-- start --
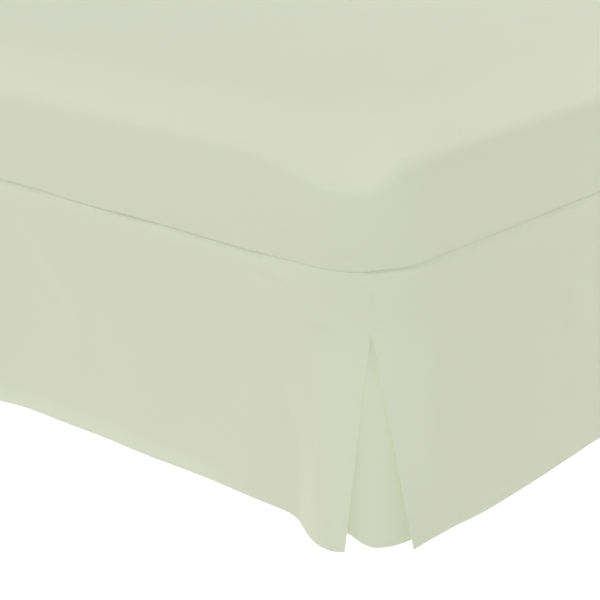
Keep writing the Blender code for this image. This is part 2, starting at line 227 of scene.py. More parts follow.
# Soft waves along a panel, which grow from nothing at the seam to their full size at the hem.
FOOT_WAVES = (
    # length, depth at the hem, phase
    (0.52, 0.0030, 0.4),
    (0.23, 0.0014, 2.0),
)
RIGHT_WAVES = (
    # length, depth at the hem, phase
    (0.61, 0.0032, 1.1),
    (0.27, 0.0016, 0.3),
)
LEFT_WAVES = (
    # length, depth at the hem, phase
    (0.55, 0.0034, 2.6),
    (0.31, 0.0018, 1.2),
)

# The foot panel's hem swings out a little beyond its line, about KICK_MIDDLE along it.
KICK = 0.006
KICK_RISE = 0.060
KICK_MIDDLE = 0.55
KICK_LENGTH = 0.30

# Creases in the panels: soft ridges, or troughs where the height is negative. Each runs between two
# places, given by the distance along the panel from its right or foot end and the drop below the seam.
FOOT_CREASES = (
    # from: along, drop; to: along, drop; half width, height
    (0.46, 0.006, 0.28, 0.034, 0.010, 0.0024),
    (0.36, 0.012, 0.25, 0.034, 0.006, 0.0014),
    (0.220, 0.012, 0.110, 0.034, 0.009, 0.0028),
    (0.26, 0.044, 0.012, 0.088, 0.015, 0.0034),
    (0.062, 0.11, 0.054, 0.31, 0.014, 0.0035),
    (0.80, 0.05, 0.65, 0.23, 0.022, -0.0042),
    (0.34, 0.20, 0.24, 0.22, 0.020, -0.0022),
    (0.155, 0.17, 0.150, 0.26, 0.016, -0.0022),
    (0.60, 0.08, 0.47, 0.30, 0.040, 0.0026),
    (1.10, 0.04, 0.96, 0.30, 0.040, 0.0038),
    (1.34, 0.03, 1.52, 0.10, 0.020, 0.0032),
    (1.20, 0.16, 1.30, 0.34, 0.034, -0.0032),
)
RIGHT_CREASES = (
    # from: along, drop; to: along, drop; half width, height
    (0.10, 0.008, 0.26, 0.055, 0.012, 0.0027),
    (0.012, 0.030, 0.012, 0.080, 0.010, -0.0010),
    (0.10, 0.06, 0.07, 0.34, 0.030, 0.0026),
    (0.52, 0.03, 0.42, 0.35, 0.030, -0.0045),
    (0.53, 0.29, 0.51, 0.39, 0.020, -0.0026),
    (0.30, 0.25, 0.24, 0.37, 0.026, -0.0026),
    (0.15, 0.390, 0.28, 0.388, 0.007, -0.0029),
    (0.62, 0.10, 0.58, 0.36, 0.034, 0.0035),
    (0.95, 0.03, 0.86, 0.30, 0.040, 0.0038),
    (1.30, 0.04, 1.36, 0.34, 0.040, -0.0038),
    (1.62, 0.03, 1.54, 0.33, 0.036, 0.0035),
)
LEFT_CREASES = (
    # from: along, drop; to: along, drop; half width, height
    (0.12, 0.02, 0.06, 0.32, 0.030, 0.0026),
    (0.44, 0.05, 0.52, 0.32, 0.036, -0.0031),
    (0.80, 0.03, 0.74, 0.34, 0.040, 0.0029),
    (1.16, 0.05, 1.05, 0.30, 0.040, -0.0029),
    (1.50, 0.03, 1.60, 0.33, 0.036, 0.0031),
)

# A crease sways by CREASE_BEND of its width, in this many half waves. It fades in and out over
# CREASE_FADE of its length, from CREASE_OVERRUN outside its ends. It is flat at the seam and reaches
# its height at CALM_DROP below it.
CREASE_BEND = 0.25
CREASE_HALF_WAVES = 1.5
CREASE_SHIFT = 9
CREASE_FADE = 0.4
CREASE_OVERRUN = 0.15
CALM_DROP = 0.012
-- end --
● The exercise:
Extract the full listing and reproduce each line exactly.

● Solved problem:
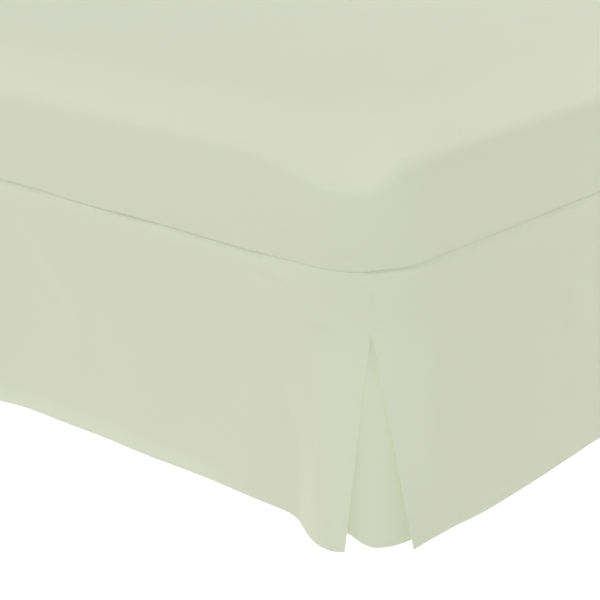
Keep writing the Blender code for this image. This is part 2, starting at line 227 of scene.py. More parts follow.
# Soft waves along a panel, which grow from nothing at the seam to their full size at the hem.
FOOT_WAVES = (
    # length, depth at the hem, phase
    (0.52, 0.0030, 0.4),
    (0.23, 0.0014, 2.0),
)
RIGHT_WAVES = (
    # length, depth at the hem, phase
    (0.61, 0.0032, 1.1),
    (0.27, 0.0016, 0.3),
)
LEFT_WAVES = (
    # length, depth at the hem, phase
    (0.55, 0.0034, 2.6),
    (0.31, 0.0018, 1.2),
)

# The foot panel's hem swings out a little beyond its line, about KICK_MIDDLE along it.
KICK = 0.006
KICK_RISE = 0.060
KICK_MIDDLE = 0.55
KICK_LENGTH = 0.30

# Creases in the panels: soft ridges, or troughs where the height is negative. Each runs between two
# places, given by the distance along the panel from its right or foot end and the drop below the seam.
FOOT_CREASES = (
    # from: along, drop; to: along, drop; half width, height
    (0.46, 0.006, 0.28, 0.034, 0.010, 0.0024),
    (0.36, 0.012, 0.25, 0.034, 0.006, 0.0014),
    (0.220, 0.012, 0.110, 0.034, 0.009, 0.0028),
    (0.26, 0.044, 0.012, 0.088, 0.015, 0.0034),
    (0.062, 0.11, 0.054, 0.31, 0.014, 0.0035),
    (0.80, 0.05, 0.65, 0.23, 0.022, -0.0042),
    (0.34, 0.20, 0.24, 0.22, 0.020, -0.0022),
    (0.155, 0.17, 0.150, 0.26, 0.016, -0.0022),
    (0.60, 0.08, 0.47, 0.30, 0.040, 0.0026),
    (1.10, 0.04, 0.96, 0.30, 0.040, 0.0038),
    (1.34, 0.03, 1.52, 0.10, 0.020, 0.0032),
    (1.20, 0.16, 1.30, 0.34, 0.034, -0.0032),
)
RIGHT_CREASES = (
    # from: along, drop; to: along, drop; half width, height
    (0.10, 0.008, 0.26, 0.055, 0.012, 0.0027),
    (0.012, 0.030, 0.012, 0.080, 0.010, -0.0010),
    (0.10, 0.06, 0.07, 0.34, 0.030, 0.0026),
    (0.52, 0.03, 0.42, 0.35, 0.030, -0.0045),
    (0.53, 0.29, 0.51, 0.39, 0.020, -0.0026),
    (0.30, 0.25, 0.24, 0.37, 0.026, -0.0026),
    (0.15, 0.390, 0.28, 0.388, 0.007, -0.0029),
    (0.62, 0.10, 0.58, 0.36, 0.034, 0.0035),
    (0.95, 0.03, 0.86, 0.30, 0.040, 0.0038),
    (1.30, 0.04, 1.36, 0.34, 0.040, -0.0038),
    (1.62, 0.03, 1.54, 0.33, 0.036, 0.0035),
)
LEFT_CREASES = (
    # from: along, drop; to: along, drop; half width, height
    (0.12, 0.02, 0.06, 0.32, 0.030, 0.0026),
    (0.44, 0.05, 0.52, 0.32, 0.036, -0.0031),
    (0.80, 0.03, 0.74, 0.34, 0.040, 0.0029),
    (1.16, 0.05, 1.05, 0.30, 0.040, -0.0029),
    (1.50, 0.03, 1.60, 0.33, 0.036, 0.0031),
)

# A crease sways by CREASE_BEND of its width, in this many half waves. It fades in and out over
# CREASE_FADE of its length, from CREASE_OVERRUN outside its ends. It is flat at the seam and reaches
# its height at CALM_DROP below it.
CREASE_BEND = 0.25
CREASE_HALF_WAVES = 1.5
CREASE_SHIFT = 9
CREASE_FADE = 0.4
CREASE_OVERRUN = 0.15
CALM_DROP = 0.012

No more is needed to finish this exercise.